The ability to switch as much as they did was made mostly possible by the presence of Boris Diaw. Diaw is a good perimeter defender and is capable of containing guys like Steph Curry, at least for small sample sizes. The regular Curry/Draymond pick and roll that the NBA is yet to find a way to defend, wasn't nearly as effective as it usually is.
...But It Has Holes
Although, I just stressed how great the Spurs' defense is, there were some serious gaps that were pryed open by the Warriors.
Getting back to the switching the Spurs employed. The constant switching on high pick and roll, was shown up by the highly intelligent Warriors attack, especially during the third quarter, when the Spurs went big with David West and Aldridge as their 4/5 pairing.
The Warriors were once again able to get the matchups they wanted in their first game, with Aldridge being stuck on an island with Curry on a couple of occassions.
Golden State even found ways to get a big on Curry with ways I have yet to see this season. There were at least two or three plays in the second half in which in the regular Steph/Draymond pick and roll, Dray became the ball handler, with Curry turning into the screener. It was fascinating to see this and what's even more fascinating is that it worked just a couple of times, with Curry being guarded by Kyle Anderson, LaMarcus Aldridge and others.

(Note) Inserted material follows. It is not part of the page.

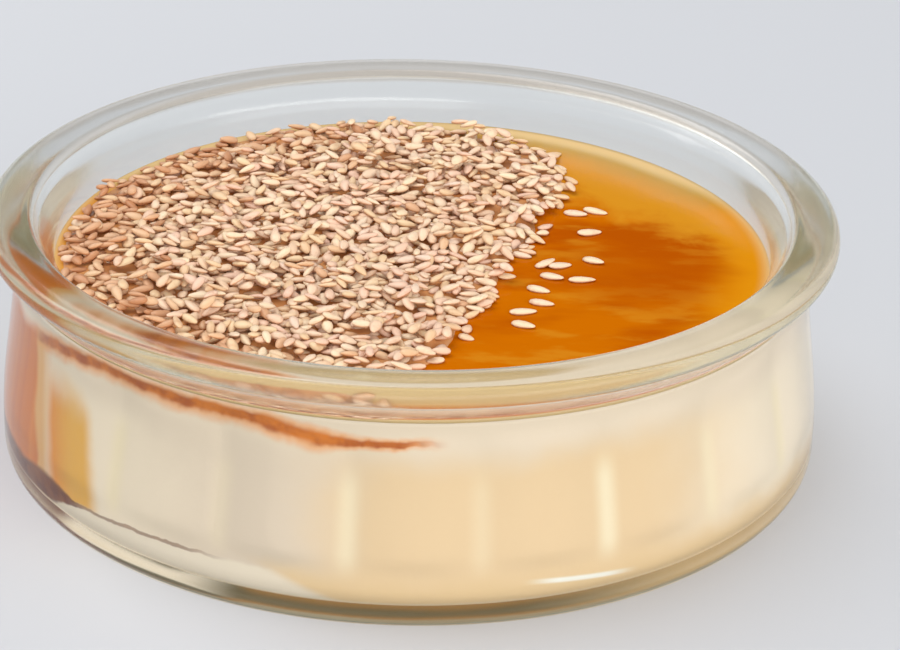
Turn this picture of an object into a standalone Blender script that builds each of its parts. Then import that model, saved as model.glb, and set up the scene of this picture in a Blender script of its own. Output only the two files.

If the Spurs want to be able to beat Golden State in a seven game series, they are going to have to find ways of switching Curry pick and rolls without allowing him to have too much of a mismatch. They may have to look at using Kawhi Leonard guarding Draymond Green, which they did try a couple of times, as to allow the matchup, after the switch, to be Kawhi on Steph, the ideal defensive matchup for San Antonio.